When you visit Amazon’s Book Store, or The Book Depository, a simple search on ‘Agile Project Management’ yields over 1,000 results. So, why have we selected Stephen Denning’s “The Age of Agile”? What makes it so different to other books that talk about Agile? The Age of Agile doesn’t contain detailed processes on implementing Agile in your organisation; nor does it explain the tools, techniques, or even tips you would commonly find in other books. Why do we like it? Because it focuses on BEING Agile, not IMPLEMENTING Agile.

To transition successfully, an organisation must first understand, accept and embrace the concepts and values of agility. Once this has happened, it can then try the different flavours of Agile seeing what works and what works well, essentially being agile with the implementation of Agile.

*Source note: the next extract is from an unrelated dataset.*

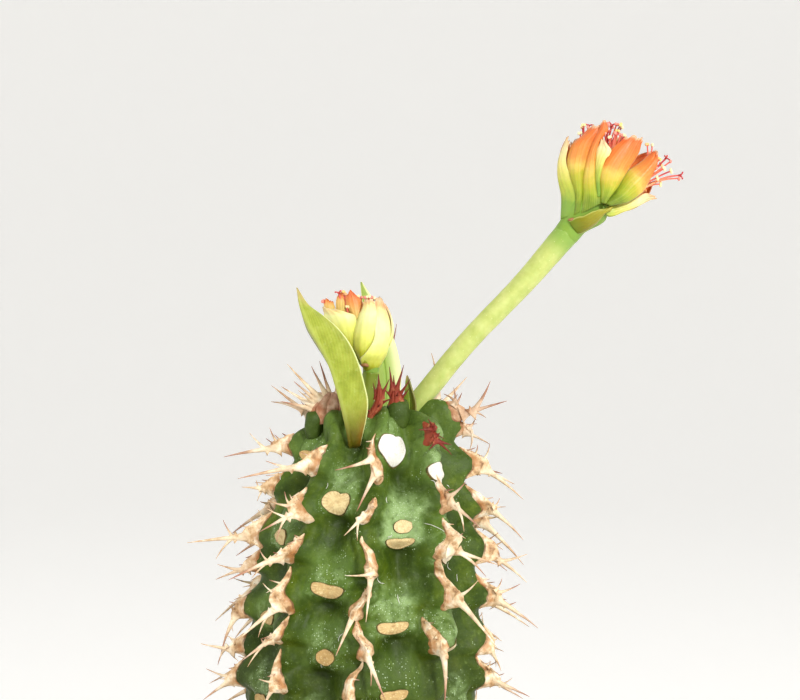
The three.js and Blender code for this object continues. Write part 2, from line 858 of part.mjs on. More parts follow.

The book begins with explaining that in a world that is increasingly volatile, uncertain, complex and ambiguous (VUCA), the only successful way to navigate and thrive in it is to become agile as string agility is best placed to respond to these four scenarios. According to Denning, there are three key principles, or laws to follow, with each playing an essential role to achieving agility:

  • The Law of the Small Team
  • The Law of the Customer
  • The Law of the Network

Denning neatly illustrates how a wide range of organisations, across varying industries, discovered and implemented their versions of these rules under differing circumstances. The common pattern appears to be that it arises from a great imperative or need, often within an atmosphere of survival. After great trials and tribulations, a critical point is reached where the organisation ‘gets it’ and the approach forward to better navigate the VUCA world is embraced.

The key concept required to implement agility is to recognise that it requires cultural change, and not just implementing a collection of tools and processes. The ideas are self-perpetuating, introspective and encourage continuous improvement and innovation.

The second part of the book covers many of the traps management falls into in order to avoid implementing agile, implementing it half-heartedly or within a vacuum. Though much of it may not appear to be relevant to Agile, it does paint a good picture of how our organisations got to where they are today and the problems they find themselves in. Concepts such as shareholder value and share buyback that take the focus away from delivering value to the customer, building teamwork and encouraging innovation as the primary goals of an organisation, eventually leads to corporate irrelevance as better prepared organisations rise to the challenges ahead.

Denning tells this story in a very readable way that inspires going beyond simply learning agile techniques and methods. We recommend you give this one a read!